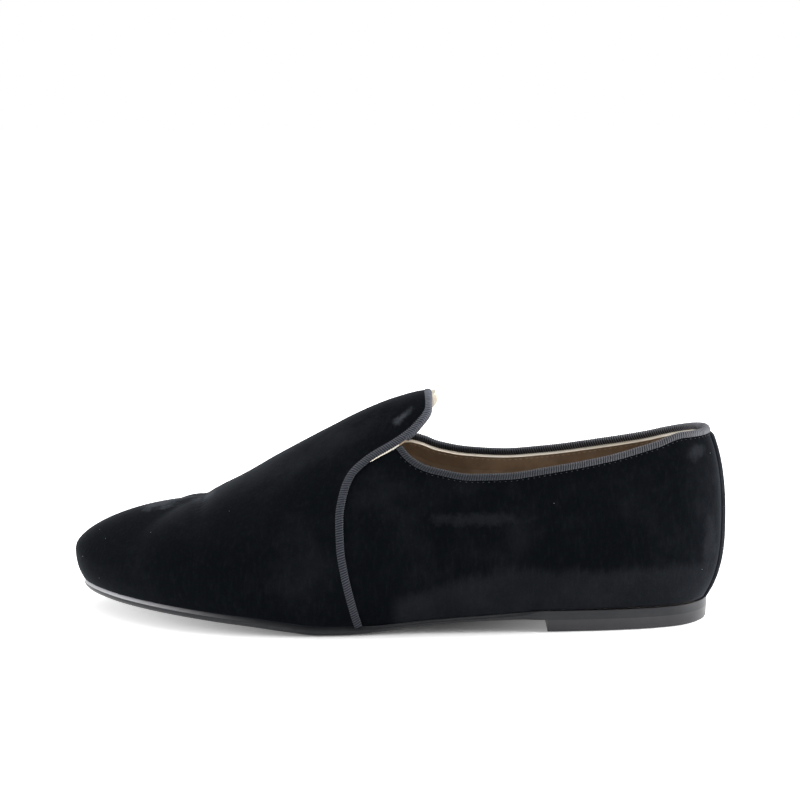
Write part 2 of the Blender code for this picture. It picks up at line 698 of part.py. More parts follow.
def material(name, color, roughness, sheen=0.0):
    """Principled material with one colour."""
    made = bpy.data.materials.new(name)
    made.use_nodes = True
    shader = made.node_tree.nodes["Principled BSDF"]
    shader.inputs["Base Color"].default_value = (*color, 1.0)
    shader.inputs["Roughness"].default_value = roughness
    shader.inputs["Sheen Weight"].default_value = sheen
    return made


def volume(verts, faces):
    """Volume inside the faces, negative where they point inwards."""
    total = 0.0
    for face in faces:
        first = verts[face[0]]
        for b, c in zip(face[1:-1], face[2:]):
            total += float(np.dot(first, np.cross(verts[b], verts[c]))) / 6
    return total


def build_mesh(name, solid, shift, finish, parent):
    """Mesh object of a solid, moved to the shared frame, with faces pointing out."""
    verts, faces = solid
    placed = np.stack([shift[0] - verts[:, 0], verts[:, 1] - shift[1], verts[:, 2] - shift[2]], axis=1)
    if volume(placed, faces) < 0:
        faces = [face[::-1] for face in faces]
    mesh = bpy.data.meshes.new(name)
    mesh.from_pydata((placed * MM).tolist(), [], [list(face) for face in faces])
    mesh.update()
    mesh.materials.append(finish)
    made = bpy.data.objects.new(name, mesh)
    bpy.context.scene.collection.objects.link(made)
    made.parent = parent
    return made


def main():
    """Build every solid of the shoe."""
    for old in list(bpy.data.objects):
        bpy.data.objects.remove(old, do_unlink=True)
    last = Last()
    solids = {
        "outsole": (outsole_solid(last), material("sole_grey", (0.055, 0.055, 0.06), 0.5)),
        "heel": (heel_solid(last), material("heel_grey", (0.045, 0.045, 0.05), 0.45)),
        "upper": (upper_solid(last), material("velvet_black", (0.006, 0.0065, 0.008), 0.9, 0.4)),
        "vamp_binding": (vamp_binding_solid(last), material("ribbon_navy", (0.03, 0.033, 0.045), 0.7)),
        "topline_binding": (topline_binding_solid(last), material("ribbon_charcoal", (0.028, 0.03, 0.036), 0.7)),
        "back_strip": (back_strip_solid(last), material("velvet_strip", (0.007, 0.0075, 0.009), 0.9, 0.4)),
        "insole": (insole_solid(last), material("lining_taupe", (0.24, 0.19, 0.14), 0.6)),
    }
    everything = np.concatenate([solid[0] for solid, _ in solids.values()])
    low, high = everything.min(axis=0), everything.max(axis=0)
    shift = ((low[0] + high[0]) / 2, (low[1] + high[1]) / 2, low[2])
    root = bpy.data.objects.new("loafer", None)
    bpy.context.scene.collection.objects.link(root)
    for name, (solid, finish) in solids.items():
        build_mesh(name, solid, shift, finish, root)


main()
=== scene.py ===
"""Velvet slipper loafer, dressed over its solids.

Sizes are in millimetres in the shoe's own axes: u from the back of the heel to
the toe, y to the inner side, z up. Frame.to_frame turns them into the row frame
in metres. Every cloth piece follows the same last as the solids do.
"""

import logging
import math
from collections.abc import Callable
from dataclasses import dataclass
from enum import Enum

import bpy
import numpy as np
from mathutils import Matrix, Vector


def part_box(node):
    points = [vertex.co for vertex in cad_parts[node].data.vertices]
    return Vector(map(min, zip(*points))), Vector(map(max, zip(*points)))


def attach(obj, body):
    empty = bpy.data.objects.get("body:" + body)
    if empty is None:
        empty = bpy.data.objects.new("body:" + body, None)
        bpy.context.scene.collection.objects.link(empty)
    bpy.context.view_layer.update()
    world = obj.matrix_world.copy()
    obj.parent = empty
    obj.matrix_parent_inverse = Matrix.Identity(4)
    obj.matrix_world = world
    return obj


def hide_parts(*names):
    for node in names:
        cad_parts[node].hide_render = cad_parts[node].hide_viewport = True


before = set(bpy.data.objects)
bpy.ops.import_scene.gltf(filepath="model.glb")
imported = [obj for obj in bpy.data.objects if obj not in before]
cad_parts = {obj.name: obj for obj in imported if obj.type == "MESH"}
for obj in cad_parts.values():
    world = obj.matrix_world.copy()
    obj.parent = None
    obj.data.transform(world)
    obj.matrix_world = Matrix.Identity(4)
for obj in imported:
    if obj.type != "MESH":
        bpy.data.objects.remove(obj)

LOG = logging.getLogger("loafer")

MM = 0.001
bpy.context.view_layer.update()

Array = np.ndarray
Color = tuple[float, float, float]
Point = tuple[float, float, float]
Socket = bpy.types.NodeSocket

# UV map with a piece's own places: along and across a ribbon, or along a sole and up its edge.
PLACES = "own_places"


class Side(Enum):
    """Side of the shoe."""

    OUTER = "outer"
    INNER = "inner"


class Slot(Enum):
    """Material slots of the record."""

    SOLE = "sole_rubber"
    HEEL = "heel_rubber"
    VELVET = "velvet"
    RIBBON = "ribbon"
    LINING = "lining"


class Along(Enum):
    """Axis of the row frame along which a ribbon's painted light changes its tone."""

    LENGTH = "X"
    HEIGHT = "Z"


def column(table: tuple, index: int) -> Array:
    """One column of a table as an array."""
    return np.array([row[index] for row in table], dtype=float)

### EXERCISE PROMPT
Nothing but the lines from the one with "bpy.context.scene.collection.objects.link(root)" through the one with "for node in" should be retyped; include both and keep them exact.

### RESPONSE BELOW
    bpy.context.scene.collection.objects.link(root)
    for name, (solid, finish) in solids.items():
        build_mesh(name, solid, shift, finish, root)


main()
=== scene.py ===
"""Velvet slipper loafer, dressed over its solids.

Sizes are in millimetres in the shoe's own axes: u from the back of the heel to
the toe, y to the inner side, z up. Frame.to_frame turns them into the row frame
in metres. Every cloth piece follows the same last as the solids do.
"""

import logging
import math
from collections.abc import Callable
from dataclasses import dataclass
from enum import Enum

import bpy
import numpy as np
from mathutils import Matrix, Vector


def part_box(node):
    points = [vertex.co for vertex in cad_parts[node].data.vertices]
    return Vector(map(min, zip(*points))), Vector(map(max, zip(*points)))


def attach(obj, body):
    empty = bpy.data.objects.get("body:" + body)
    if empty is None:
        empty = bpy.data.objects.new("body:" + body, None)
        bpy.context.scene.collection.objects.link(empty)
    bpy.context.view_layer.update()
    world = obj.matrix_world.copy()
    obj.parent = empty
    obj.matrix_parent_inverse = Matrix.Identity(4)
    obj.matrix_world = world
    return obj


def hide_parts(*names):
    for node in names:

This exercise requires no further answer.